Suggested structure of the written specification

  1. Executive summary (one paragraph).
  2. Action-class-to-mode mapping table.
  3. Operator roles, with competency and coverage.
  4. Signal specifications per mode.
  5. Escalation matrix.
  6. Kill-switch rehearsal schedule.
  7. Article 14(4) compliance statement — one paragraph per requirement explaining how the design satisfies it.
  8. Known residual risks and mitigations.
  9. Review cadence for the oversight regime itself.

Common pitfalls to avoid

  • Over-reliance on pre-authorisation. A design that places every action under pre-authorisation will produce operator fatigue and rubber-stamping. Reserve pre-authorisation for irreversible, high-consequence actions.
  • Unstaffed oversight roles. A design that requires 24/7 coverage without naming how the shifts are staffed is aspirational, not operational.
  • Vague signal specs. “Alert the operations monitor on unusual activity” is not a specification; define the triggers, the thresholds, the channel, and the target latency.
  • Stop-go held by committee. A stop decision that requires a committee will be slow. The right is held by a named role, possibly with a named deputy; committees consult after the stop, not before it.
  • No rehearsal.
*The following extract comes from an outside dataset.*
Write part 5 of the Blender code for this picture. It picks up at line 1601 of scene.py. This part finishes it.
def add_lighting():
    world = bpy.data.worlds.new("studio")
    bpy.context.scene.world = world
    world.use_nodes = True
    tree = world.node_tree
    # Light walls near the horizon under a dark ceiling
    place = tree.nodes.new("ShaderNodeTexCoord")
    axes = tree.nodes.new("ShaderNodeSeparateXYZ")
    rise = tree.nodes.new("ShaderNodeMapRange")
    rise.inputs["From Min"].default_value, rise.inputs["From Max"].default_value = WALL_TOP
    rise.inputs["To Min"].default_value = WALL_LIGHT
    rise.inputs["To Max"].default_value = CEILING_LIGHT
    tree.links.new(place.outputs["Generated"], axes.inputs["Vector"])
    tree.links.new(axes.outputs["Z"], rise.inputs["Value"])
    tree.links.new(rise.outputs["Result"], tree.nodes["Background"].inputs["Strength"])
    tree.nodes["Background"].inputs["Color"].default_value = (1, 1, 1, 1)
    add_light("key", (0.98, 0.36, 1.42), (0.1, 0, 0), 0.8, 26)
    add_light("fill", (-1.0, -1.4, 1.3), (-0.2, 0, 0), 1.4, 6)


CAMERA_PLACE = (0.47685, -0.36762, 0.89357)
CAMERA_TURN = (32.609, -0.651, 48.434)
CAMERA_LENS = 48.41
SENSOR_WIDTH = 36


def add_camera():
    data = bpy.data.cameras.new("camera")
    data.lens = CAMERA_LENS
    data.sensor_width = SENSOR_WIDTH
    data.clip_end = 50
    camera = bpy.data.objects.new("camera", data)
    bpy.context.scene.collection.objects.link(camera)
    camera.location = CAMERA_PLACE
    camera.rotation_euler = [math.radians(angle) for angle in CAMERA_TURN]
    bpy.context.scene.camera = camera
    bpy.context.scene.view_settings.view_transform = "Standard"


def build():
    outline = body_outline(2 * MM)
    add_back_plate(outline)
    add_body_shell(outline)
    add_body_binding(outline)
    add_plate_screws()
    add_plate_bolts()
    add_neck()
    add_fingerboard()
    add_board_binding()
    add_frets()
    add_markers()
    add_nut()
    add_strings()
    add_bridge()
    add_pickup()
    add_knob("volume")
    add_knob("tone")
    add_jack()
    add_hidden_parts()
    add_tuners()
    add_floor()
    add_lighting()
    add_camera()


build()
A kill-switch that has never been exercised does not work.

Lab sign-off

The design is acceptable when (a) every deliverable is produced, (b) the Article 14(4) compliance statement is defensible, and (c) the theatre-avoidance signals are addressed. A Methodology Lead reviewing your submission will ask to see the signal specifications and escalation matrix before the written specification — those two artifacts reveal whether the design is substantive or decorative.